MRT: How big is the consumer market for what you do?
Rice: For clarification, we do not manufacture consumer electronics. Although we sell our products to the large retailers, they use our products in their stores for operations. But they are large radio users. And applications for radio within the confines of large stores are enormous. For example, our Quick Assist callbox unit can send an alert in the store if a customer comes asking for help.
The wireless intercom-and-desktop base station fits retail applications. Theft of two-way radios is a problem. The stores have to replace them periodically. We don’t necessarily argue with that because it has an upside for us, but in the end, it’s our customer we have to look after. The wireless intercom-and-desktop base station mounts on a wall or bolts to a desk. It won’t go away. There are applications in large stores and industrial facilities for that niche product. At first glance, though, the application may not be readily apparent.
MRT: What else is in the mix for Ritron that we haven’t covered?
Rice: We’re involved in another segment that’s different from land mobile radio dealer marketplace. It’s a quiet, little-known business segment of OEM transceivers with wireless communications proliferating.

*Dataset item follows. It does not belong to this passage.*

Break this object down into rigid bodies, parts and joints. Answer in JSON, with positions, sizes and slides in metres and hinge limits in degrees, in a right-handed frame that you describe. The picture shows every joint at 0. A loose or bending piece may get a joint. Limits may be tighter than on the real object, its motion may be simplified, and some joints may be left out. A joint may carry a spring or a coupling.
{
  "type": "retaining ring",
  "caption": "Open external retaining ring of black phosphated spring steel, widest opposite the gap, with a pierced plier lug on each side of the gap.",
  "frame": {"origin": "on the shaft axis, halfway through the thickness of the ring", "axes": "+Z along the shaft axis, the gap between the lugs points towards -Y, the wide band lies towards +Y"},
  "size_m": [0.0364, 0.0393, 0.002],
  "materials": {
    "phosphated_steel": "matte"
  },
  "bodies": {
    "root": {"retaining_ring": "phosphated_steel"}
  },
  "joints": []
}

Other manufacturers want their products to be wireless. We build boxes for that.
Also, Bluetooth is in our product development discussions.
But our business primarily is business and industrial, also with public safety and military customers. Since the events of Sept. 11, we have seen increased interest and sales of our products. Security is naturally at the top of everyone’s list. Wireless communications allows people to be informed and mobilized quickly. This is important no matter what the situation. We are lucky that we manufacture products that not only make people more efficient, but they also save lives.
I am truly grateful for the efforts of our employees and especially our dealers and customers who see the merits of our product.